▸ **EXERCISE**
Everything from the line containing "Recreate this object" down to the line containing "foot_recess_depth = 9.0" is to be returned exactly; include both boundary lines and leave out all others.

Modeling code records:
## Start
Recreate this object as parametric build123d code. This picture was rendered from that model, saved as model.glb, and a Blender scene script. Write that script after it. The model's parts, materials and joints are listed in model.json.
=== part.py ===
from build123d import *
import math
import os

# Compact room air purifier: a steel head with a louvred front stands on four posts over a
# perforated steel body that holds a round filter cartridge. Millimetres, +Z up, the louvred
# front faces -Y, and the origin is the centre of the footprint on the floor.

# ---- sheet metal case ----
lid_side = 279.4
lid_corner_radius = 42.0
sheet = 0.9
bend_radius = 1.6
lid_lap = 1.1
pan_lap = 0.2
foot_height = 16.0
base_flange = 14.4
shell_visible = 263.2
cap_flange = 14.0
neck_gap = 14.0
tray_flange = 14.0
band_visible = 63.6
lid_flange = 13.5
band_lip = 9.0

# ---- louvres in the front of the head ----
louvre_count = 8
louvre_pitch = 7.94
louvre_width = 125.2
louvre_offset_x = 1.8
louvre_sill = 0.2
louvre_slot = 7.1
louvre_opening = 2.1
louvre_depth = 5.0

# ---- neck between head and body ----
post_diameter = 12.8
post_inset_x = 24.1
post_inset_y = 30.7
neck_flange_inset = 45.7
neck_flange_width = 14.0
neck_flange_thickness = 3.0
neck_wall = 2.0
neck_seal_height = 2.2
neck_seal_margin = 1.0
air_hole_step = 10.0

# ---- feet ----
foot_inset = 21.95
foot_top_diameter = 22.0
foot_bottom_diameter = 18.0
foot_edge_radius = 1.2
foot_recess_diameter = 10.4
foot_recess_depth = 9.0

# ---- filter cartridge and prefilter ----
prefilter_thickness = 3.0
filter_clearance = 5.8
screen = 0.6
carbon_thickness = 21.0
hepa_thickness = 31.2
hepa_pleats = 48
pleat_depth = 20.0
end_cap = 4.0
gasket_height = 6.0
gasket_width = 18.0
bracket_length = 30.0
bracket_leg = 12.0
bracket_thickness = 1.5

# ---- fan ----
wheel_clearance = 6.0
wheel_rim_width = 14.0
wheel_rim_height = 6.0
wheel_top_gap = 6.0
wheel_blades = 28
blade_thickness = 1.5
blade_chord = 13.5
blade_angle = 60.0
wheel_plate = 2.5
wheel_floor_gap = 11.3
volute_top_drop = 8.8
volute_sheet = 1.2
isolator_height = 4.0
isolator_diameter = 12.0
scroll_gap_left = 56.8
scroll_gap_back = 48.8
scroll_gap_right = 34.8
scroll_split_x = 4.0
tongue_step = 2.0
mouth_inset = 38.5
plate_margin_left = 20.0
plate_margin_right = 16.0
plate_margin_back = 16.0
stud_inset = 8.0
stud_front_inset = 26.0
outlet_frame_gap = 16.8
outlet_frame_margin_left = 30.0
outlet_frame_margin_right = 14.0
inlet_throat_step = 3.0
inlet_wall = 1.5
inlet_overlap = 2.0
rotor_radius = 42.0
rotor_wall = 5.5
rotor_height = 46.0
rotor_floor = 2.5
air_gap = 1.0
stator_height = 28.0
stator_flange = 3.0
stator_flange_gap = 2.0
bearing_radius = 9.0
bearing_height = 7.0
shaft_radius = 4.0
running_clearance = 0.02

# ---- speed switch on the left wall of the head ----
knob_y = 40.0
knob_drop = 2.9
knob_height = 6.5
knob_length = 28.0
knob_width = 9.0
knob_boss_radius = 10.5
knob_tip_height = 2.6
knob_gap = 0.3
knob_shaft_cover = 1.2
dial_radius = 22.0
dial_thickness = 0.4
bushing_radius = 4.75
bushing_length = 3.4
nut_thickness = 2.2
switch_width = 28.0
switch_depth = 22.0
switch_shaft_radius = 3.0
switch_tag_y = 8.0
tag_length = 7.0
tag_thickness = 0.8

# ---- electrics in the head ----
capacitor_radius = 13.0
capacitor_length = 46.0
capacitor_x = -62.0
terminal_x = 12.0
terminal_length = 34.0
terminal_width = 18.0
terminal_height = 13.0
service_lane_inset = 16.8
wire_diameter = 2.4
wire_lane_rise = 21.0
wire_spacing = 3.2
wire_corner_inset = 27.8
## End
## Start
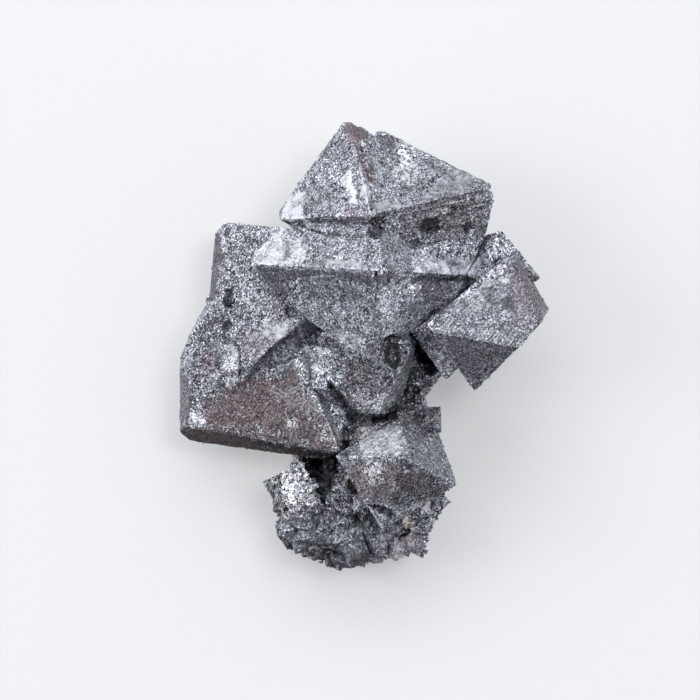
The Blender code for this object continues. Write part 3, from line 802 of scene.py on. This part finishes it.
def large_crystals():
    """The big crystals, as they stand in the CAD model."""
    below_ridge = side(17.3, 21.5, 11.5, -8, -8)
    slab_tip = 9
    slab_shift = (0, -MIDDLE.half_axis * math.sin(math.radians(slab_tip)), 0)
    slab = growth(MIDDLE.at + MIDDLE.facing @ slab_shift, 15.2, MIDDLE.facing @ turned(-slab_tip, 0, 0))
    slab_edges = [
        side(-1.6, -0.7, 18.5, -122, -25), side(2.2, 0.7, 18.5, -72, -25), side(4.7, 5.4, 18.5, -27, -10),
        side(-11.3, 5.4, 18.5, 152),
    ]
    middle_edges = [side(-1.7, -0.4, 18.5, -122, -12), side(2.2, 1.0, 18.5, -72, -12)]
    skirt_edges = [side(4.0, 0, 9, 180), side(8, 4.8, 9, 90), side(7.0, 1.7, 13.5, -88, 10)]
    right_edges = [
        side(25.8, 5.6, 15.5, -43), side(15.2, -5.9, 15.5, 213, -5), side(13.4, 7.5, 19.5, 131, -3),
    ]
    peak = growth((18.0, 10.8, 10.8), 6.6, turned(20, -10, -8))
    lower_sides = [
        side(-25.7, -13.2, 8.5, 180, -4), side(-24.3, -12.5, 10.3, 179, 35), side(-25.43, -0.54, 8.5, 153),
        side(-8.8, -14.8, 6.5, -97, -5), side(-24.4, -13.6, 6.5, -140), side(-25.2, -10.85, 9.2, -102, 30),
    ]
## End
▸ **ANSWER**
Recreate this object as parametric build123d code. This picture was rendered from that model, saved as model.glb, and a Blender scene script. Write that script after it. The model's parts, materials and joints are listed in model.json.
=== part.py ===
from build123d import *
import math
import os

# Compact room air purifier: a steel head with a louvred front stands on four posts over a
# perforated steel body that holds a round filter cartridge. Millimetres, +Z up, the louvred
# front faces -Y, and the origin is the centre of the footprint on the floor.

# ---- sheet metal case ----
lid_side = 279.4
lid_corner_radius = 42.0
sheet = 0.9
bend_radius = 1.6
lid_lap = 1.1
pan_lap = 0.2
foot_height = 16.0
base_flange = 14.4
shell_visible = 263.2
cap_flange = 14.0
neck_gap = 14.0
tray_flange = 14.0
band_visible = 63.6
lid_flange = 13.5
band_lip = 9.0

# ---- louvres in the front of the head ----
louvre_count = 8
louvre_pitch = 7.94
louvre_width = 125.2
louvre_offset_x = 1.8
louvre_sill = 0.2
louvre_slot = 7.1
louvre_opening = 2.1
louvre_depth = 5.0

# ---- neck between head and body ----
post_diameter = 12.8
post_inset_x = 24.1
post_inset_y = 30.7
neck_flange_inset = 45.7
neck_flange_width = 14.0
neck_flange_thickness = 3.0
neck_wall = 2.0
neck_seal_height = 2.2
neck_seal_margin = 1.0
air_hole_step = 10.0

# ---- feet ----
foot_inset = 21.95
foot_top_diameter = 22.0
foot_bottom_diameter = 18.0
foot_edge_radius = 1.2
foot_recess_diameter = 10.4
foot_recess_depth = 9.0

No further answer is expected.